Blog Man on Campus: Ad Maiorem Dei Gloriam
You may have noticed that our recent pictorial on the lives of the saints (standard fare really — St. Valentine in sunglasses, St. Brandon in a wheat field, St. Francis with anal rosary beads) — drew some outside attention. One Catholic who was offended conveniently makes his cyberdwelling at ivycatholic.blogspot.com. And, God love him, his blog — For God, For Country and For Yale — like St. Sebastian, will be punctured by the arrows of our BMOC critic’s scrutiny. Or something. (That critic, btw, is Kathy Gilsinan.)
NonCatholics, I think, will find this blog just as offensive as Catholics find the photography. More offensive still, I think, because personally hurt will be liberal Catholics like myself. I fall into the school of so-called “cafeteria Catholics”; I admit that I choose what I like about the religion — teachings that I don’t find offensive or outdated or in place solely to perpetuate a benighted patriarchy — then I pray the rosary and basically feel good about myself. And my relationship with conservative Catholics such as this blogger runs thus: I find it offensive to exclude gays from the community of believers, he finds it offensive to make saint-porn. Tomato, tomahto.
I’m not saying our altar boy should apologize for his beliefs. Perhaps, having had the misfortune to read IvyGate, he feels persecuted for the sake of righteousness. As a defensive end on the football team, he is certainly persecuted for the sake of Yale. (But check out his championship ring!!) And he is wounded, he reflects, by the “disasters modern society has wrought.” What might these be? AIDS, modern warfare, rapacious capitalism? Not so much. He’s more concerned with the evils of contraception and absolute gender equality. (Though the extent to which the latter has actually been “wrought” is debatable, anyone who feels particularly oppressed by progress in this direction can take refuge at the local parish.)

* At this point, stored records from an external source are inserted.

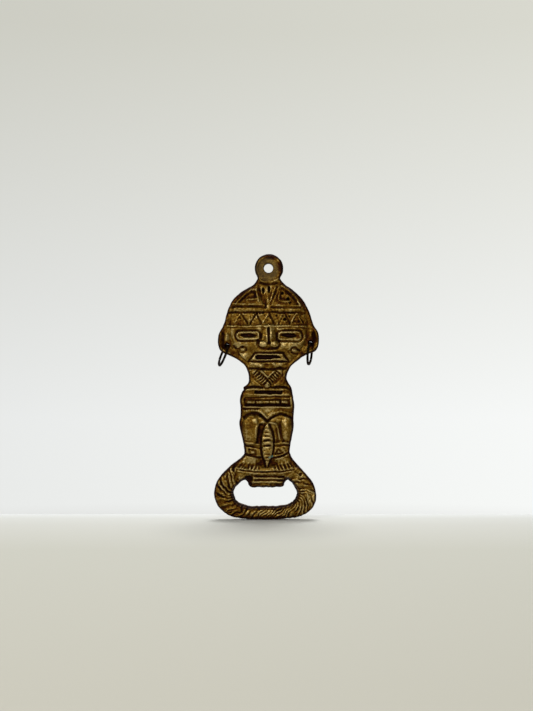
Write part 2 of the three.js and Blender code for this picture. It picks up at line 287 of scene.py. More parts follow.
face = {
    # centre and half size; corner radius at the left and right end; slit's centre, half size and tilt
    "eyes": [
        {"box": (-10.5, 103.8, 7.15, 3), "ends": (2.9, 2.1), "slit": (-10.4, 104, 4.6, 0.95, -0.03)},
        {"box": (13, 103.6, 7.25, 3.15), "ends": (2.3, 2.9), "slit": (12.8, 103.8, 4.4, 1.05, -0.06)},
    ],
    "strokes": [
        # nose: bridge, middle groove, and the hollows beside and below it
        (0.75, 2, 1.5, 108.2, 1.5, 103), (0.8, 2.6, 1.4, 102.6, 1.3, 99.6),
        (-1.5, 0.62, 1.1, 107.9, 1.2, 103, 1.4, 99.4), (-0.6, 0.8, -2.6, 107.2, -3.2, 102.6),
        (-0.6, 0.8, 5.3, 107.2, 5.7, 102.6),
        (-0.75, 0.65, -4.9, 101.2, -5.2, 98.8, -4.1, 97.1, -1.8, 96.5, 1.4, 96.4),
        (-0.75, 0.65, 1.4, 96.4, 4.6, 96.5, 6.6, 97.2, 7.6, 98.9, 7.2, 101.2),
        # cheek hooks
        (-0.75, 0.4, -18.6, 98.2, -17.2, 96.6, -15.7, 96.2, -14.6, 97.1, -13.3, 97.6),
        (-0.75, 0.4, -13.3, 97.6, -11.9, 97.2, -11.2, 95.9, -12.1, 94.6, -14.2, 94.2),
        (-1, 0.42, 13.5, 95.5, 14.5, 97, 16.2, 97.2, 17.6, 96.1, 18.6, 95.6),
        (-0.9, 0.42, 14.1, 94.4, 15.6, 93.8, 17.2, 93.6),
        # folds at the jaw
        (0.5, 0.6, -14.2, 94.6, -12.6, 92.2, -10.9, 89.9), (-0.25, 0.8, -15.6, 93.2, -13.4, 90.2),
        (0.3, 0.7, 19, 93.2, 15.6, 90, 13.2, 87.2), (-0.4, 0.36, 12.2, 94.6, 15.2, 91.4),
        (-0.35, 0.36, 13.9, 94.6, 16.6, 91.9), (-0.3, 0.36, 18.4, 95.2, 20.4, 93.2),
        (0.4, 0.4, -15.2, 94, -12.2, 91.2),
        # brows and cheeks
        (0.25, 0.9, -17.4, 107.6, -10.4, 107.7, -3.4, 107.4), (0.25, 0.9, 6, 107.4, 13, 107.7, 20.2, 107.4),
        # chin
        (0.45, 1.1, -8.2, 87.3, -3, 87), (0.45, 1.1, 4.6, 87.2, 10.4, 87.4), (0.3, 1, -3, 87, 4.6, 87.2),
        (-0.5, 0.45, -0.4, 87.4, 4, 87.2), (-0.4, 0.35, -0.4, 86.3, 3.8, 86.2),
        (-0.85, 0.5, -9.8, 85.4, -4, 85, 4.4, 85, 11.2, 85.5),
    ],
    "mounds": [
        (-2.1, 99, 2.5, 2.1, 1.25), (4.6, 99, 2.6, 2.1, 1.25), (-13.5, 95.9, 1.5, 0.9, 0.55),
        (15.8, 95.4, 1.5, 0.9, 0.55), (4.2, 87.4, 0.8, 0.7, 0.35), (-9.2, 98.8, 5, 3, 0.35),
        (12.2, 98.6, 5, 3, 0.35), (-8.9, 84.4, 0.6, 0.6, 0.5),
    ],
    "rimGroove": (0.7, 0.5),        # depth and width of the groove round each eye
    "slitDepth": 1.25,
    "lipGroove": (0.85, 0.42),
    "lipRise": 0.75,
    "slotDepth": 2.5,
    "lips": [(-6.5, 94.2), (9.4, 94.2), (12.5, 89.2), (-10.1, 89.2)],
    "slot": [
        (-6.2, 92.2), (-5.2, 93), (2.8, 92.9), (6.6, 92.4), (8, 91.5), (3.4, 90.9), (2.4, 90.4),
        (-5.4, 90.5),
    ],
}

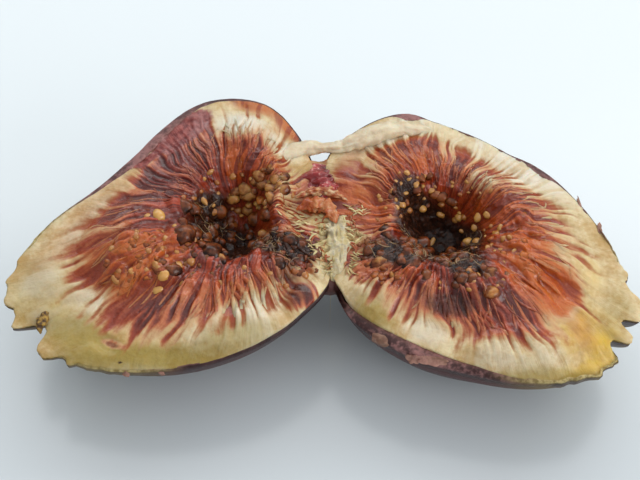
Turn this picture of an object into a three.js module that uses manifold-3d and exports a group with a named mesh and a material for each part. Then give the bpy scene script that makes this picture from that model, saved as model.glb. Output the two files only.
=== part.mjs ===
// A fresh fig torn open by hand: two halves, still joined at the eye, lying on their skin with
// the torn faces up. Millimetres, +Z up, +X to the right half, +Y away from the viewer.
// The origin is on the surface that the fig lies on, under the middle of its outline.
import * as THREE from "three";
import { mergeVertices } from "three/addons/utils/BufferGeometryUtils.js";
import Module from "manifold-3d";

const wasm = await Module();
wasm.setup();

// Driving dimensions
const SKIN = 1.0; // thickness of the skin
const FLOOR = 5.4; // thickness of wall and skin together under the pulp
const GAP = 0.3; // clearance between one layer and the next
const DEPTH = 20.3; // from a torn face down to the belly
const LEAN = 8; // degrees by which each face leans towards the viewer
const NECK_POWER = 1.45; // the belly's section towards the stem, where the fig tapers to its neck
const NECK_SPREAD = 75; // degrees on each side of the stem over which the neck fades out
const BRIM = -0.6; // height on the face plane at which every layer's belly begins
const LIP = 0.7; // how far the wall's inner edge stands above the face plane
const SWELL = 1.3; // how far the pulp domes up between the wall and the pit
const CENTRE_SHIFT = [-0.32, 3.6, 0]; // moves the whole fig so that its box is centred on the origin

// Each outline is [degrees, radius] seen from above its face, from the pit's middle: 0 degrees is
// +X and 90 degrees is away from the viewer. Margins are [degrees, width] of the skin that shows
// round the wall, where it peels outwards. Walls are [degrees, width] of skin and wall. Tears
// are [degrees, half width in degrees, depth] of the notches in the torn stem end. Lobes are
// [degrees, half width in degrees, height] of the swollen parts of the pulp. The fullness is the
// superellipse power of the belly's section, where 2 would be an ellipse.
const halves = {
  left: {
    centre: [-14.3, -0.3, 20],
    belly: [-6.5, 0.3],
    fullness: 2.15,
    stem: -150,
    outline: [
      [-170, 36.8], [-157, 42.2], [-141, 41.4], [-130, 37.2], [-115, 32.2], [-90, 26.4],
      [-60, 22.3], [-40, 20.8], [-15, 16.8], [15, 15.4], [42, 17.2], [60, 19.9], [80, 23.6],
      [105, 24.6], [130, 22.8], [150, 22.8], [170, 26.6],
    ],
    margins: [[-150, 1.3], [-90, 1.3], [0, 1.3], [60, 1.4], [100, 2], [135, 3], [160, 2.8], [185, 1.5]],
    walls: [
      [-150, 13], [-120, 6.5], [-90, 4.8], [-60, 4.5], [-30, 6], [0, 7], [30, 6.5], [60, 4.4],
      [90, 4.2], [120, 5], [150, 6], [180, 7.5],
    ],
    tears: [[-153.5, 3.5, 1.4], [-146, 4, 3.8], [-137, 3, 1.2]],
    lobes: [[-172, 34, 2.0], [-70, 26, 1.4], [75, 30, 1.6]],
    pit: { radius: 11, depth: 8.5 },
    seed: 11,
  },
  right: {
    centre: [21.7, -1.8, 20],
    belly: [5, -2],
    fullness: 2.2,
    stem: -35,
    outline: [
      [-175, 19.5], [-155, 21.8], [-136, 24.2], [-110, 25.4], [-85, 27.9], [-65, 32.9],
      [-50, 37.0], [-40, 37.6], [-28, 36.4], [-14, 30.6], [0, 26.2], [15, 23.0], [33, 20.4],
      [50, 18.4], [75, 18.8], [92, 20.6], [106, 23.4], [130, 24.2], [148, 24.2], [162, 20.6],
    ],
    margins: [[-150, 1.8], [-100, 1.5], [-60, 1.3], [0, 1.3], [90, 1.3], [160, 1.3]],
    walls: [
      [-150, 5.5], [-120, 5], [-90, 6], [-60, 7.5], [-35, 13], [-15, 9], [0, 6.5], [30, 5],
      [60, 4.6], [90, 5], [120, 5.5], [150, 6.5], [180, 8.5],
    ],
    tears: [[-40, 3, 2.6], [-33, 2.6, 3.0], [-22, 3.4, 1.2]],
    lobes: [[-60, 30, 1.8], [25, 34, 1.2], [130, 26, 1.4]],
    pit: { radius: 10.5, depth: 8.5 },
    seed: 23,
  },
};

// Numbers of facets round a half and down its belly
const SECTORS = 60;
const BELLY_RINGS = 6;
const PULP_SECTORS = 48;
const PULP_BELLY_RINGS = 3;

// Repeats on each half
const STRANDS = 28; // pale fibres that run in from the wall
const DRUPELETS = 16; // the florets' little fruits that crowd the pit
const SEEDS = 12; // those further out

const degrees = (a) => (a * 180) / Math.PI;
const radians = (a) => (a * Math.PI) / 180;
const smooth = (t) => {
  const s = THREE.MathUtils.clamp(t, 0, 1);
  return s * s * (3 - 2 * s);
};

// A smooth closed loop of values through [degrees, value] points, read at an angle in radians.
function loopValue(points, angle) {
  const n = points.length;
  const at = (i) => {
    const turns = Math.floor(i / n);
    const [a, v] = points[i - turns * n];
    return [a + 360 * turns, v];
  };
  const first = points[0][0];
  const a = first + THREE.MathUtils.euclideanModulo(degrees(angle) - first, 360);
  let i = 0;
  while (at(i + 1)[0] <= a) i += 1;
  const [p0, p1, p2, p3] = [at(i - 1), at(i), at(i + 1), at(i + 2)];
  const span = p2[0] - p1[0];
  const t = (a - p1[0]) / span;
  const m1 = ((p2[1] - p0[1]) / (p2[0] - p0[0])) * span;
  const m2 = ((p3[1] - p1[1]) / (p3[0] - p1[0])) * span;
  const [t2, t3] = [t * t, t * t * t];
  return (
    (2 * t3 - 3 * t2 + 1) * p1[1] + (t3 - 2 * t2 + t) * m1 + (3 * t2 - 2 * t3) * p2[1] + (t3 - t2) * m2
  );
}

// How far an angle is from a direction, as 1 on it and 0 from the half width on.
function nearness(angle, direction, halfWidth) {
  const away = THREE.MathUtils.euclideanModulo(degrees(angle) - direction + 180, 360) - 180;
  return Math.max(0, 1 - Math.abs(away) / halfWidth);
}

function rimRadius(half, angle) {
  const torn = half.tears.reduce((sum, [a, w, d]) => sum + d * nearness(angle, a, w), 0);
  return loopValue(half.outline, angle) - torn;
}

const wallWidth = (half, angle) => loopValue(half.walls, angle);
const margin = (half, angle) => loopValue(half.margins, angle);
const edgeOfPulp = (half, angle) => rimRadius(half, angle) - wallWidth(half, angle);

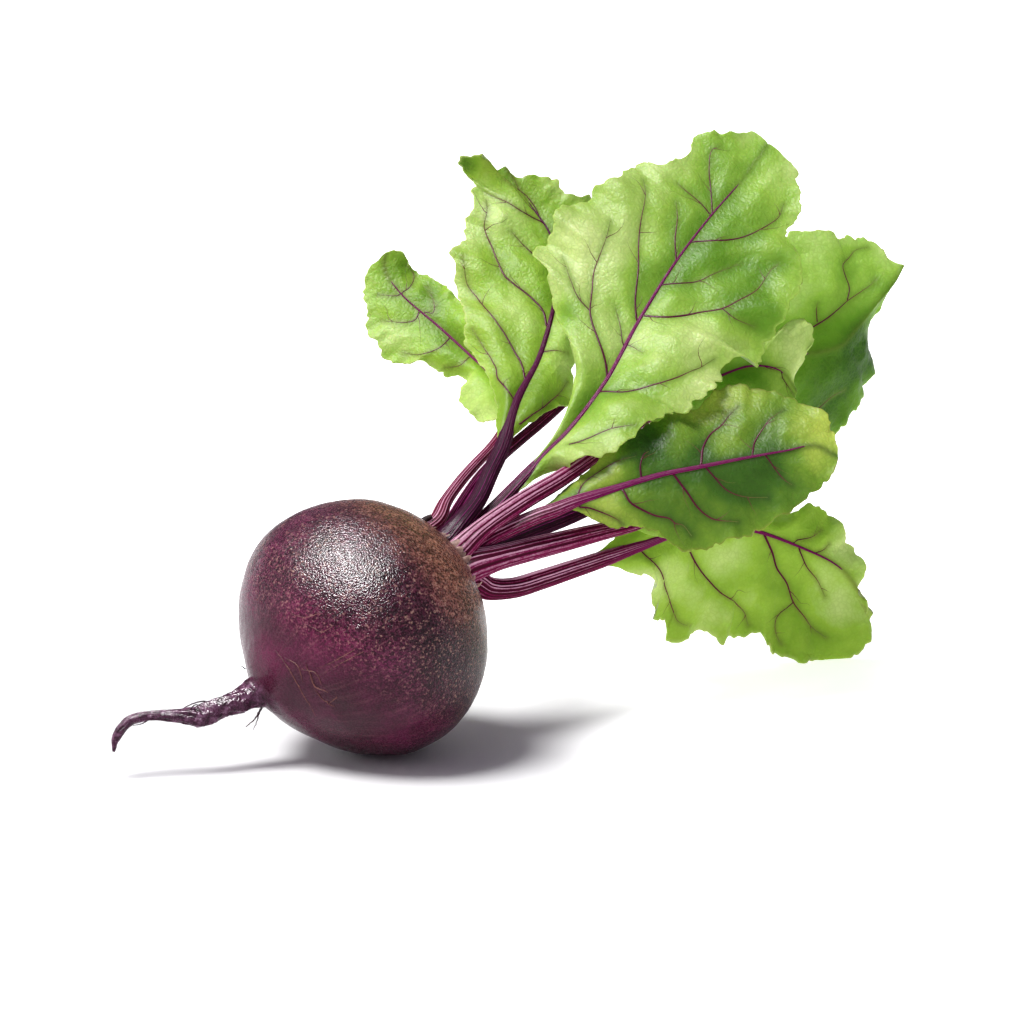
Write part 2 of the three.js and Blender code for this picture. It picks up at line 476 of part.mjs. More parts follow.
// One ring of a stalk or rib: ridges and grooves in turn round a flattened circle.
function stalkRing(centre, ahead, level, width) {
  const up = new THREE.Vector3().crossVectors(ahead, level);
  const points = [];
  for (let j = 0; j < STALK_SIDES; j++) {
    const angle = (2 * Math.PI * j) / STALK_SIDES;
    const radius = (width / 2) * (j % 2 ? GROOVE : 1);
    const point = centre.clone().addScaledVector(level, radius * Math.cos(angle));
    points.push(point.addScaledVector(up, radius * STALK_FLATNESS * Math.sin(angle)));
  }
  return points;
}

function stalkSolid(plan, extra) {
  const { leaf, course, foot } = plan;
  const footLevel = plan.levelAt(0.03);
  const rings = [];
  const stalkSteps = 9;
  for (let i = 0; i < stalkSteps; i++) {
    const t = (i / stalkSteps) * foot;
    const ahead = course.getTangentAt(t);
    const level = footLevel.clone().projectOnPlane(ahead).normalize();
    const width = THREE.MathUtils.lerp(leaf.wide, leaf.ribWide + RIB_TIP_WIDTH, (i / stalkSteps) ** 2);
    rings.push(stalkRing(course.getPointAt(t), ahead, level, width + 2 * extra));
  }
  const lastRing = Math.round(RIB_STOP * STATIONS) - 2;
  for (let i = 0; i <= lastRing; i += 2) {
    const s = i / STATIONS;
    const width = plan.halfRib(s) * 2 + 2 * extra;
    rings.push(stalkRing(plan.ribAt(s), plan.ribAhead(s), plan.levelAt(s), width));
  }
  return toSolid(tube(rings));
}

// ---- the whole plant ----

const beetroot = new THREE.Group();

function addNode(name, solid, material) {
  const mesh = new THREE.Mesh(toGeometry(solid), material);
  mesh.name = name;
  beetroot.add(mesh);
}

addNode("root", rootSolid(0).subtract(belowSurface()), SKIN);
// Each stalk gives way to the root and to the stalks before it in the list.
const taken = [rootSolid(GAP)];
for (const [name, leaf] of Object.entries(LEAVES)) {
  const plan = layOut(leaf);
  const cut = taken.reduce((solid, other) => solid.subtract(other), stalkSolid(plan, 0));
  const pieces = cut.decompose().sort((a, b) => b.volume() - a.volume());
  addNode(`stalk_${name}`, pieces[0], STALK_RED);
  taken.push(stalkSolid(plan, GAP));
  addNode(`blade_${name}`, thicken(bladeSheet(plan), BLADE_THICKNESS), LEAF_GREEN);
}

export default beetroot;
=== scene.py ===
# %% [markdown]
# # A beetroot with its leaves
#
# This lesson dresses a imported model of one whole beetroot, lying on its side with nine leaves on ribbed
# stalks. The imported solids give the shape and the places. Here each of them gets a finer body of the same
# form, with what a solid can't carry well: grain in the skin, veins, puckers, teeth along the leaf edges,
# and hair roots.
#
# Lengths are in millimetres until a mesh is made, and metres from there on.

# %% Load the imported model
import math

import bpy
import numpy as np
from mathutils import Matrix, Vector, kdtree, noise


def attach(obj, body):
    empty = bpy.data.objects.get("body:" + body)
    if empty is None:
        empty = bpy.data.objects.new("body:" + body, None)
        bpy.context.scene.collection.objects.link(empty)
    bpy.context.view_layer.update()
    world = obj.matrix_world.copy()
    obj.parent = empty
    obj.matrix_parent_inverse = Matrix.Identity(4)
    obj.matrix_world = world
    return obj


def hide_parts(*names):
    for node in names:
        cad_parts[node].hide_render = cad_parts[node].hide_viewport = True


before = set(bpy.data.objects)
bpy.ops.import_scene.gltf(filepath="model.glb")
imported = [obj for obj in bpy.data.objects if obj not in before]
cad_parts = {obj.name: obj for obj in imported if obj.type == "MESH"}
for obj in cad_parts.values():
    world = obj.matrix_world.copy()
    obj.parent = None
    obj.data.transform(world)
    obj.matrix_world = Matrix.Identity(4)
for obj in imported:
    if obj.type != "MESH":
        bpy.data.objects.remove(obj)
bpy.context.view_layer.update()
print("solids:", len(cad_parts))

# %% [markdown]
# ## The camera
#
# The plant is set out as someone in front of it sees it, so the eye comes first. It looks down by twelve
# degrees from a metre away, and the whole picture is 307 mm wide where the root lies. Every place below is
# then [across, up, back]: across and up in the upright picture plane through the middle of the root, and
# back along the line of sight. What is further back looks smaller, so it is opened out by the same share.
# Plain X, Y and Z would do too, but then no leaf's outline could be written down as it is seen.

# %% Sight frame and camera
MM = 0.001
EYE_DISTANCE = 1000
EYE_DROP = math.radians(12)
PICTURE_WIDTH = 307.2
PICTURE_MIDDLE = np.array([46.5, 34.5])
MIDDLE = np.array([-5.5, -3.5, 39])
RIGHT = np.array([1, 0, 0])
FORWARD = np.array([0, math.cos(EYE_DROP), -math.sin(EYE_DROP)])
UP = np.array([0, math.sin(EYE_DROP), math.cos(EYE_DROP)])
SENSOR = 36
SIGHT_END = 20  # metres


def place(places):
    """Places as [across, up, back] turned into points of the model."""
    places = np.atleast_2d(np.asarray(places, float))
    opened = 1 + places[:, 2:] / EYE_DISTANCE
    flat = PICTURE_MIDDLE + (places[:, :2] - PICTURE_MIDDLE) * opened
    return MIDDLE + flat[:, :1] * RIGHT + flat[:, 1:] * UP + places[:, 2:] * FORWARD


def seen(points):
    """The reverse: points of the model turned into [across, up, back]."""
    rel = points - MIDDLE
    back = rel @ FORWARD
    flat = np.stack([rel @ RIGHT, rel @ UP], -1)
    flat = PICTURE_MIDDLE + (flat - PICTURE_MIDDLE) / (1 + back[..., None] / EYE_DISTANCE)
    return np.concatenate([flat, back[..., None]], -1)


eye = MIDDLE + PICTURE_MIDDLE[0] * RIGHT + PICTURE_MIDDLE[1] * UP - EYE_DISTANCE * FORWARD
camera_data = bpy.data.cameras.new("camera")
camera_data.sensor_width = SENSOR
camera_data.lens = SENSOR * EYE_DISTANCE / PICTURE_WIDTH
camera_data.clip_end = SIGHT_END
camera = bpy.data.objects.new("camera", camera_data)
bpy.context.collection.objects.link(camera)
camera.location = Vector(eye) * MM
camera.rotation_euler = (math.pi / 2 - EYE_DROP, 0, 0)
bpy.context.scene.camera = camera
print("eye at", [round(v) for v in eye], "mm, lens", round(camera_data.lens, 1), "mm")

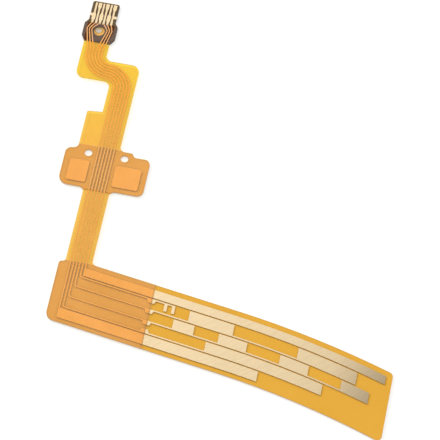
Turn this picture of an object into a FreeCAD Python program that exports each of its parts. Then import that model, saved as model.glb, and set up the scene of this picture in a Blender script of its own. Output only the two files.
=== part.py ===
import FreeCAD, Part
import math
import os

# Flat flex cable with a stiffened contact tip, two ears and an arm of gold contact tracks.
# Millimetres. X runs along the arm, Y runs up the ribbon to the tip, and Z is the thickness.
# The origin is the axis of the left ear's locating hole, on the surface that the cable lies on.

# Layer thicknesses, from the surface upwards
backing_t = 0.125
film_t = 0.050
copper_t = 0.018
plating_t = 0.012
cover_t = 0.040
cover_over_copper_t = 0.032

# Bonded layers are drawn this far apart, so that no two faces of different pieces lie in one plane
bond_gap = 0.001

# How far cutting shapes reach past what they cut
overshoot = 1.0

# Heights of the layers
film_z = backing_t + bond_gap
copper_z = film_z + film_t + bond_gap
plating_z = copper_z + copper_t
cover_ridge_t = copper_t + cover_over_copper_t

# Conductors
nets = 6
trace_w = 0.10
trace_pitch = 0.24
tip_trace_w = 0.09
contact_pitch = 0.30
trace_bend_r = 0.20
ridge_margin = 0.025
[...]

Another big deal, apparently, is naked artwork. He gets huffy in his posts on the “Theology of the Body”, wherein he lauds chastity and contemplates the lies of feminism.
My problem with this blog is similar to my problem with much of the catechism: It asserts what’s right, sometimes counterintuitively, and leaves off the work of persuasion. Or maybe it’s just that I don’t find him persuasive. Maybe it should be enough for me that he quotes Aquinas as saying that the reason women shouldn’t be priests is because they are “in a state of subjection.” Maybe I should nod submissively when he tells me that God asks “we do not do anything to artificially hinder or block … sexual activity from reaching its natural end (no contraception).” Stephen confidently asserts that, well, “Jesus is the Truth,” and I guess that’s fine. But what does that even mean? And does some football player at Yale think he can tell me on blogspot?
There’s no winning or even having an argument with faith like this. What kind of scholar refuses to ask why?
But then again, what kind of Catholic insists on it?